Exploring the border as heterotopia, the way it is shaped and the way it shapes us, by what we choose to see or not to see of the invisible, the imaginary, the non-existent, is the intellectual driving force of China Miéville’s The City And The City. The emotional driving force, the story, is the sort of murder mystery that has become the default these days, where the dogged investigations of one man open up conspiracies far wider than could possibly have been imagined. One part of this equation makes this one of the most thrilling novels I have read in years; the other part is competent, engaging, exhibits all the virtues and few of the vices of the form, yet is ultimately and distinctly unthrilling.

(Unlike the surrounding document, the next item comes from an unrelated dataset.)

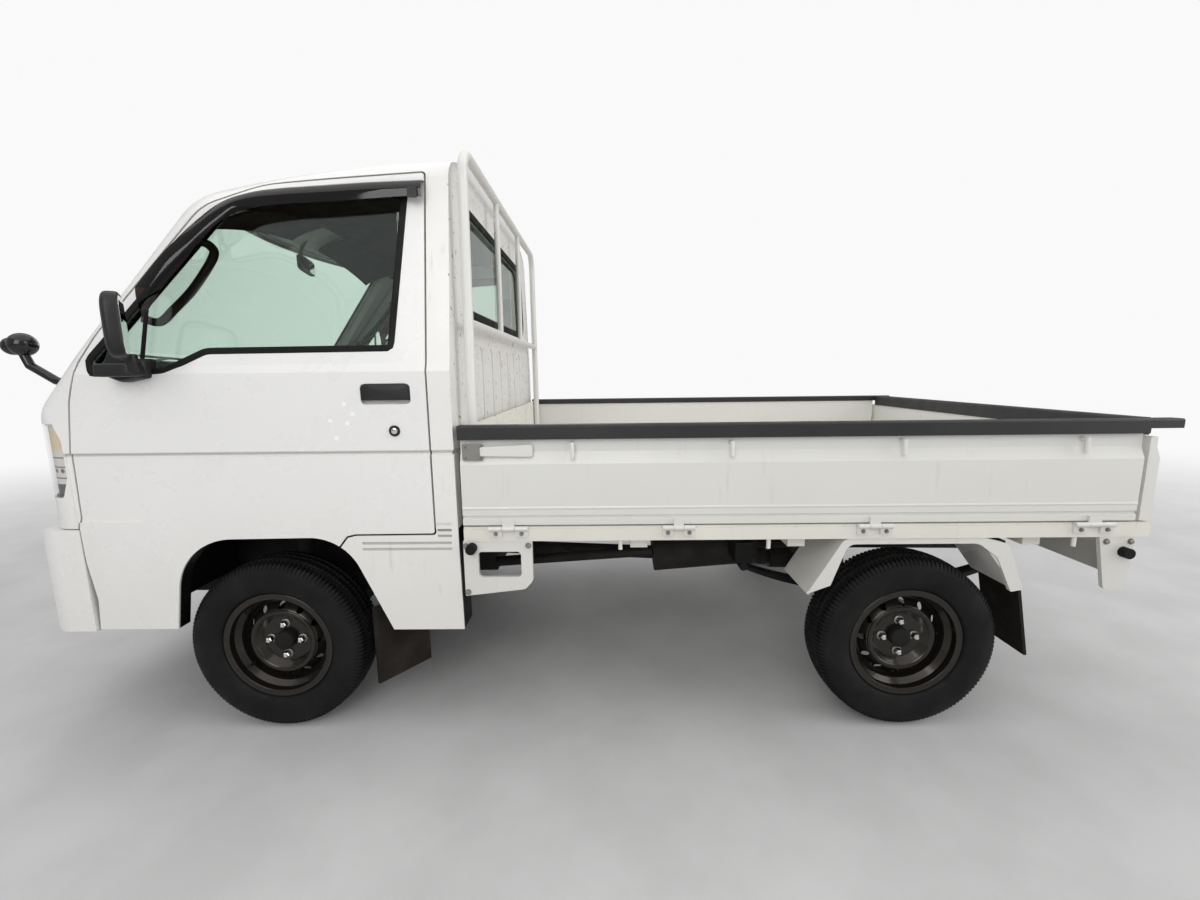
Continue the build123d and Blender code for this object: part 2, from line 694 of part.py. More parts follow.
def wheel_plane(x, side):
    """A plane whose x is the radius upward and whose y points out from the truck."""
    centre = (FRONT_X + x, side * WHEEL_Y, HUB_Z)
    return Plane(centre, x_dir=(0, 0, 1), z_dir=(-side, 0, 0))


def turned(plane, rows, mode=Mode.ADD):
    """A section revolved about the wheel's axis into the part being built."""
    with BuildSketch(plane) as section:
        with BuildLine():
            Polyline(*rows, close=True)
        make_face()
    revolve(section.sketch, axis=Axis(plane.origin, (0, 1, 0)), mode=mode)


for name, x, side in (
    ("front_left", 0, 1), ("front_right", 0, -1),
    ("rear_left", REAR_SHIFT, 1), ("rear_right", REAR_SHIFT, -1),
):
    plane = wheel_plane(x, side)
    outward = Plane(plane.origin, x_dir=(0, 0, 1), z_dir=(0, side, 0))
    with BuildPart() as rim:
        turned(plane, BARREL)
        turned(plane, DISC)
        with BuildSketch(outward.offset(-10)):
            with PolarLocations(VENT_CIRCLE, VENT_COUNT):
                Circle(10)
        extrude(amount=50, mode=Mode.SUBTRACT)
        turned(plane, HUB)
        with BuildSketch(outward.offset(8)):
            with PolarLocations(NUT_CIRCLE, 4):
                RegularPolygon(10, 6)
        extrude(amount=15)
    save(rim.part, f"rim_{name}")
    with BuildPart() as tyre:
        turned(plane, TYRE + [(radius, -out) for radius, out in reversed(TYRE)])
    save(tyre.part, f"tyre_{name}")

# Bed: deck sheet on side sills and cross bearers, with a front board and brackets
HALF_DECK = 737
SILL_BOTTOM = 604
BEARERS = (-650, -1100, -1560, -2240, -2460)
PEGS = (-1045, -1470, -2335)
with BuildPart() as bed_floor:
    block((BED_REAR + 12, BED_FRONT), (-733, 733), (636, DECK_Z - 2))
    for side in (1, -1):
        block((BED_REAR + 8, BED_FRONT), sorted((side * 690, side * HALF_DECK)),
              (SILL_BOTTOM, 640))
    for x in BEARERS:
        block((x - 25, x + 25), (-700, 700), (570, 640))
    block((BED_FRONT - 8, BED_FRONT - 2), (-698, 698), (640, 930))
    for y in range(-600, 601, 150):
        block((BED_REAR + 60, BED_FRONT - 40), (y - 22, y + 22), (DECK_Z - 3, DECK_Z + 3))
    for side in (1, -1):
        for x in PEGS:
            rod((x, side * 728, 606), (x, side * 728, 575), 6)
save(bed_floor.part, "bed_floor")

with BuildPart() as bed_brackets:
    for side in (1, -1):
        inner, outer = sorted((side * 723, side * 735))
        side_slab(
            [(-592, 438), (-592, 604), (-791, 604), (-791, 484), (-768, 458)],
            [4, 0, 0, 20, 20], inner, outer,
        )
        side_slab(
            [(-634, 495), (-634, 572), (-758, 572), (-758, 495)],
            [12, 12, 12, 12], inner, outer, mode=Mode.SUBTRACT,
        )
        side_slab(
            [(-2400, 604), (-2430, 446), (-2490, 446), (-2500, 604)],
            [0, 14, 14, 0], inner, outer,
        )
save(bed_brackets.part, "bed_brackets")

# Side gates: pressed section (y outward, z), hinged along the sills
GATE_SECTION = [
    (705, 652), (705, GATE_TOP), (724, GATE_TOP), (724, 862), (737, 828), (737, 706),
    (739, 701), (737, 696), (737, 680), (732, 677), (732, 672), (737, 669), (737, 652),
]
GATE_END = -2490
SIDE_HINGES = ((-671, -782), (-1165, -1256), (-1714, -1811), (-2318, -2428))
HOOKS = (-912, -1355, -1827, -2321)
BARREL_RADIUS = 7
HINGE_LEAF = [(736, 653), (736, 668), (745, 668), (745, 643), (740, 643), (740, 653)]
for name, side in (("left", 1), ("right", -1)):
    with BuildPart() as gate:
        with BuildSketch(FRONT_VIEW.offset(GATE_END)):
            with BuildLine():
                Polyline(*[(side * y, z) for y, z in GATE_SECTION], close=True)
            make_face()
        extrude(amount=BED_FRONT - GATE_END)
        block((-660, -606), sorted((side * 722, side * 738)), (842, 886))
        side_slab([(-655, 853), (-655, 878), (-801, 884), (-801, 850)], [4, 4, 6, 6],
                  *sorted((side * 727, side * 742)))
        for x in HOOKS:
            rod((x, side * 722, 884), (x, side * 750, 884), 6)
            rod((x, side * 746, 888), (x, side * 746, 846), 6)
        for front, rear in SIDE_HINGES:
            third = (front - rear) / 3
            front_slab([(side * y, z) for y, z in HINGE_LEAF], [0, 0, 0, 0, 0, 0],
                       rear + third + 1, front - third - 1)
            rod((rear + third + 1, side * GATE_HINGE_Y, GATE_HINGE_Z),
                (front - third - 1, side * GATE_HINGE_Y, GATE_HINGE_Z), BARREL_RADIUS)
    save(gate.part, f"side_gate_{name}")
    with BuildPart() as cover:
        block((BED_REAR - 35, BED_FRONT + 4), sorted((side * 700, side * 741)),
              (GATE_TOP, COVER_TOP))
        block((GATE_END - 2, BED_FRONT + 4), sorted((side * 725, side * 741)),
              (898, GATE_TOP))
        fillet(cover.edges().filter_by(Axis.X).group_by(Axis.Z)[-1], 6)
    save(cover.part, f"gate_cover_{name}")

with BuildPart() as sill_hinges:
    for side in (1, -1):
        for front, rear in SIDE_HINGES:
            third = (front - rear) / 3
            for low, high in ((rear, rear + third), (front - third, front)):
                block((low, high), sorted((side * 737, side * (GATE_HINGE_Y - 1))),
                      (618, GATE_HINGE_Z - 2))
                rod((low, side * GATE_HINGE_Y, GATE_HINGE_Z),
                    (high, side * GATE_HINGE_Y, GATE_HINGE_Z), BARREL_RADIUS)

# Tailgate, as high as the side gates' covers allow, hinged along the bed's rear
TAIL_HINGES = (-480, 0, 480)
TAIL_SECTION = [
    (-2500, 652), (-2500, TAIL_TOP), (-2519, TAIL_TOP), (-2519, 862), (-2532, 828), (-2532, 706),
    (-2534, 701), (-2532, 696), (-2532, 680), (-2532, 652),
]
with BuildPart() as tailgate:
    with BuildSketch(SIDE_VIEW.offset(-HALF_DECK)):
        with BuildLine():
            Polyline(*TAIL_SECTION, close=True)
        make_face()
    extrude(amount=2 * HALF_DECK)
    for y in TAIL_HINGES:
        side_slab([(-2531, 653), (-2531, 668), (-2545, 668), (-2545, 643), (-2540, 643),
                   (-2540, 653)], [0, 0, 0, 0, 0, 0], y - 15, y + 15)
        rod((BED_REAR, y - 15, GATE_HINGE_Z), (BED_REAR, y + 15, GATE_HINGE_Z), BARREL_RADIUS)
save(tailgate.part, "tailgate")

with BuildPart() as tail_cover:
    block((-2541, -2496), (-692, 692), (TAIL_TOP, COVER_TOP))
    fillet(tail_cover.edges().filter_by(Axis.Y).group_by(Axis.Z)[-1], 6)
save(tail_cover.part, "tailgate_cover")

# Rear panel below the deck with its lamps, and the tailgate's fixed hinge knuckles
with BuildPart() as rear_panel:
    block((-2530, -2500), (-700, 700), (470, 604))
    for side in (1, -1):
        block((-2500, -2480), sorted((side * 350, side * 400)), (500, 560))
    for side in (1, -1):
        block((-2530, -2520), sorted((side * 500, side * 690)), (484, 590), Mode.SUBTRACT)
save(rear_panel.part, "rear_panel")

with BuildPart() as tail_lamps:
    for side in (1, -1):
        block((-2538, -2520), sorted((side * 502, side * 688)), (486, 588))
save(tail_lamps.part, "tail_lamps")

with BuildPart() as bed_hinges:
    add(sill_hinges.part)
    for y in TAIL_HINGES:
        for low, high in ((y - 50, y - 16), (y + 16, y + 50)):
            block((BED_REAR + 1, -2537), (low, high), (618, GATE_HINGE_Z - 2))
            rod((BED_REAR, low, GATE_HINGE_Z), (BED_REAR, high, GATE_HINGE_Z), BARREL_RADIUS)
save(bed_hinges.part, "bed_hinges")

# Guard frame behind the cab: a bent tube with a middle rail and two bars
with BuildPart() as guard_frame:
    frame_x = -620
    with BuildLine(mode=Mode.PRIVATE) as bend:
        FilletPolyline((-680, 646.6), (-648, 1690), (648, 1690), (680, 646.6), radius=[70, 70])
    route = FRONT_VIEW.offset(frame_x).from_local_coords(bend.line)
    with BuildSketch(Plane(route @ 0, z_dir=route % 0)):
        Circle(14)
    sweep(path=route)
    rod((frame_x, -662, 1222), (frame_x, 662, 1222), 13)
    for y in (-217, 217):
        rod((frame_x, y, 1222), (frame_x, y, 1690), 10)
save(guard_frame.part, "guard_frame")

# Rear fenders over the wheels, the four mudflaps and the gates' rubber bumpers
FLANGE = [
    (-1585, 437), (-1686, 603), (-2080, 603), (-2150, 584), (-2206, 446), (-2170, 440),
    (-2122, 545), (-2066, 586), (-1697, 586), (-1652, 462),
]
with BuildPart() as rear_fenders:
    for side in (1, -1):
        side_slab(FLANGE, [4, 30, 60, 30, 4, 4, 40, 40, 30, 4],
                  *sorted((side * 720, side * 733)))
        side_slab(
            [(-1585, 437), (-1686, 603), (-2080, 603), (-2200, 446), (-2190, 440),
             (-2074, 594), (-1690, 594), (-1593, 432)],
            [0, 30, 30, 0, 0, 24, 24, 0], *sorted((side * 545, side * 728)),
        )
save(rear_fenders.part, "rear_fenders")

FRONT_FLAP = [(-303, 716), (-411, 572), (-419, 578), (-311, 722)]
with BuildPart() as mudflaps:
    for side in (1, -1):
        side_slab([(-2196, 470), (-2205, 470), (-2250, 235), (-2241, 235)], [0, 0, 0, 0],
                  *sorted((side * 560, side * 720)))
        with BuildSketch(PLAN_VIEW.offset(150)) as front_flap:
            with BuildLine():
                Polyline(*[(x, side * y) for x, y in FRONT_FLAP], close=True)
            make_face()
        extrude(front_flap.sketch, amount=245)
        with BuildPart(mode=Mode.PRIVATE) as hanger:
            block((-402, -376), sorted((side * 606, side * 720)), (340, 395))
            add(cab_inner, mode=Mode.INTERSECT)
        add(hanger.part)
save(mudflaps.part, "mudflaps")

with BuildPart() as gate_bumpers:
    for side in (1, -1):
        for x, z in ((-618, 585), (-2470, 560)):
            rod((x, side * 735, z), (x, side * 757, z), 15)
save(gate_bumpers.part, "gate_bumpers")
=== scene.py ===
# %% [markdown]
# # A kei truck, dressed
# The solids of the truck come from its CAD model, already in place and in metres: +X forward,
# +Y to the truck's left, +Z up, the ground at Z 0. This lesson gives them paint, rubber, glass
# and cloth, and adds what a solid leaves out: tread, seals, seats, wipers, lamps and fastenings.

# %% Load the frame
import math

import bpy
import numpy as np
from mathutils import Matrix, Vector


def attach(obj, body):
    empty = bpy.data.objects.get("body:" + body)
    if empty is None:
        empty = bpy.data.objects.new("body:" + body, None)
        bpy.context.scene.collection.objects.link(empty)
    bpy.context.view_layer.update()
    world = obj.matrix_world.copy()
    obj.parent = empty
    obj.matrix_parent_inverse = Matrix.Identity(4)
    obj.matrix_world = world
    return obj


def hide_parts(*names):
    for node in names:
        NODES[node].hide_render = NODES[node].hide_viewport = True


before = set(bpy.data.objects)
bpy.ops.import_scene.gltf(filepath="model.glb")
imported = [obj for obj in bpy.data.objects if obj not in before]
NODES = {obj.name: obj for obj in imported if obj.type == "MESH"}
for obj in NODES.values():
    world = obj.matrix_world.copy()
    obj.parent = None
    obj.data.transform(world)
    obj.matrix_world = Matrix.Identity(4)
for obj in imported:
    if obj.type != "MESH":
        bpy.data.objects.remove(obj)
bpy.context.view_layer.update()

# %% [markdown]
# Sizes are written in millimetres, with x measured forward from the front axle, because that is
# how the truck's own drawings run. One helper turns such points into metres in the frame.

# %% Places
FRONT_AXLE_X = 882.5
WHEELBASE = 1900
WHEEL_Y = 652.5
HUB_Z = 268
SIDES = (("left", 1), ("right", -1))
WHEELS = [(f"{end}_{name}", x, side)
          for end, x in (("front", 0), ("rear", -WHEELBASE)) for name, side in SIDES]


def metres(points):
    """Points (x, y, z) in mm with x from the front axle, as metres in the frame."""
    points = np.asarray(points, dtype=float)
    return (points + (FRONT_AXLE_X, 0, 0)) / 1000


print("front hubs in metres:", metres([(0, side * WHEEL_Y, HUB_Z) for _, side in SIDES]).tolist())

# %% [markdown]
# Almost every new piece is a grid of points: two parameters, one position for each pair. It
# could be pushed and pulled by hand in edit mode, but a formula gives the same piece each time,
# and its sizes can be read. The grid is worked out as one array, and neighbours are joined into
# four-sided faces. A closed grid encloses a volume, and its sign tells which way the faces point.

# %% From a grid of points to a piece
def rows_of_faces(rows, columns, wrap_rows, wrap_columns):
    """Quads (i, j), (i, j+1), (i+1, j+1), (i+1, j) for every cell of a grid, wrapped or not."""
    i = np.arange(rows if wrap_rows else rows - 1)
    j = np.arange(columns if wrap_columns else columns - 1)
    i, j = (part.ravel() for part in np.meshgrid(i, j, indexing="ij"))
    down, across = (i + 1) % rows, (j + 1) % columns
    return np.stack(
        [i * columns + j, i * columns + across, down * columns + across, down * columns + j], 1
    )


def outward(points, faces):
    """The faces turned round where the closed surface they make has a negative volume."""
    a, b, c, d = (points[faces[:, k]] - points.mean(0) for k in range(4))
    volume = (np.cross(a, b) * c).sum() + (np.cross(a, c) * d).sum()
    return faces if volume > 0 else faces[:, ::-1]


def mesh_piece(name, points, faces, body, finish, smooth=35):
    """One object from points in metres and four-sided faces, riding on a body."""
    mesh = bpy.data.meshes.new(name)
    mesh.vertices.add(len(points))
    mesh.vertices.foreach_set("co", points.ravel())
    mesh.loops.add(faces.size)
    mesh.loops.foreach_set("vertex_index", faces.ravel())
    mesh.polygons.add(len(faces))
    mesh.polygons.foreach_set("loop_start", np.arange(0, faces.size, 4))
    mesh.update(calc_edges=True)
    mesh.validate()
    mesh.polygons.foreach_set("use_smooth", np.ones(len(mesh.polygons), dtype=bool))
    mesh.set_sharp_from_angle(angle=math.radians(smooth))
    mesh.materials.append(finish)
    made = bpy.data.objects.new(name, mesh)
    bpy.context.scene.collection.objects.link(made)
    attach(made, body)
    print(f"{name}: {len(faces)} faces on {body}")
    return made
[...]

We are in Ruritania, or at least in one of those Balkan states that represents the exotic within Europe. This particular Ruritania is called Beszel, run down, grubby, one of those places that hasn’t quite caught up with the twenty-first century. Except that this ordinariness is countered by one extraordinary fact: the city of Beszel shares its geography with another city, another country, Ul Qoma. There are some districts that are entirely Beszel, some that are entirely Ul Qoma, but mostly they are layered over each other in a way that Miéville calls cross-hatching, so that in any street one side of the road may be in one country and the other side in the other, one house may be in one country and its neighbour in the next. The border is unmarked but highly visible. From infancy the people of the two cities are taught to spot tell-tale clues that may be as permanent as style of architecture or as transient as colour of clothing. And having seen these differences, they ‘unsee’ them. ‘Unseeing’ is the heart of this extraordinary mélange, it is what keeps the two cities apart, it is the mental border that is more important and more real than any physical line on the ground. If you are in Beszel, you do not see Ul Qoma; if you are walking down a cross-hatched street it may be crowded with citizens of Ul Qoma but you are in Beszel and for you the street is deserted; if a fatal accident or a bloody crime occurs right beside you but across this imaginary border, you do not see it. Without ‘unseeing’, this is just a busy, complex, Eastern European city; with ‘unseeing’ it is two completely separate cities.
The first words of the novel – ‘I could not see the street or much of the estate’ – appears no more than a description of a dirty, cluttered, disordered public housing area where our narrator, Tyador Borlu, encounters the corpse that starts the story. It is only as the novel progresses that we start to understand the implications of that precise, slightly awkward wording. And that which is unseen is, of course, vital to the story, because this particular corpse appears to have been murdered in Ul Qoma and then brought across the border and dumped in Beszel, an extraordinary transgression of something thoroughly ingrained in every citizen of the two cities.
Inspector Borlu, of course, is what we have come to expect of our detectives these days: a soiled saint, flawed, weary, but ploddingly true to an unstated morality that sees him pursue his enquiries come what may. He owes a debt to the corpse, though no-one, he least of all, could say what that debt might be. And so neither official disapproval nor transgression of his own deepest held beliefs, can prevent him pursuing the case to a conclusion. As is often the case with crime fiction, the actual revelation is relatively unimportant, the criminal matters less than the process of solving the crime. Crime fiction is an inherently conservative form, crime is a disorder in the moral universe and the detection puts the world right. Miéville is an inherently anti-conservative writer, his Bas Lag novels present a world in which change to the natural order is essential. There is, therefore, a disconnect between writer and form in this work, which may be why the most purely detective fiction aspects of the novel never felt entirely convinced or convincing to me. But the upset to the natural order that is crime also allows an upset to the natural order to ripple through the rest of the novel, the process of exploring the crime becomes a process of exploring how and why the world is disrupted. So the sooner we forget that this is about solving a crime, and start seeing it as a way of exploring a wrong in the order of the world, the better. Which is why I could not now remember who committed the murder no matter what, and have no interest in going back to the book to discover that fact, it is in a very fundamental sense irrelevant.
What matters is that the crime concerns the border between Beszel and Ul Qoma, and the further the investigation progresses the more the fact and nature of the border comes into question. The only way that Borlu can pursue the moral quest that he has taken on is to disrupt the political and psychological order that he has never previously questioned, to challenge the integrity of the border. He can do right only by doing wrong, but that means we must confront and challenge the borders we imagine into existence all around us. In doing that, Borlu learns not to unsee, but to see (and so becomes, therefore, truly a detective); he talks across the border with colleagues who should not be aware of him, he looks where he should not look, he cuts into the soul of what makes Beszel and Ul Qoma what they are.
To do that, of course, is to damage the body politic; but the body politic has a defense mechanism: Breach. When we first hear of Breach it seems almost supernatural, something between the nazgul and the men in black who swoop down with extraordinary powers on anyone who permeates the barrier, even in ignorance. But as we progress we discover that Breach is really little more than an understaffed bureaucracy. What is interesting about them is what they represent, and it is what makes the border between Beszel and Ul Qoma truly heterotopic. Because if the border is what is not seen from Beszel and what is not seen from Ul Qoma, then the border is an indefinitely expandable space. Breach is a third place that exists, literally, within the interstices of the two cities. And it is that invention that makes The City And The City, for me, one of the most exciting novels of the year.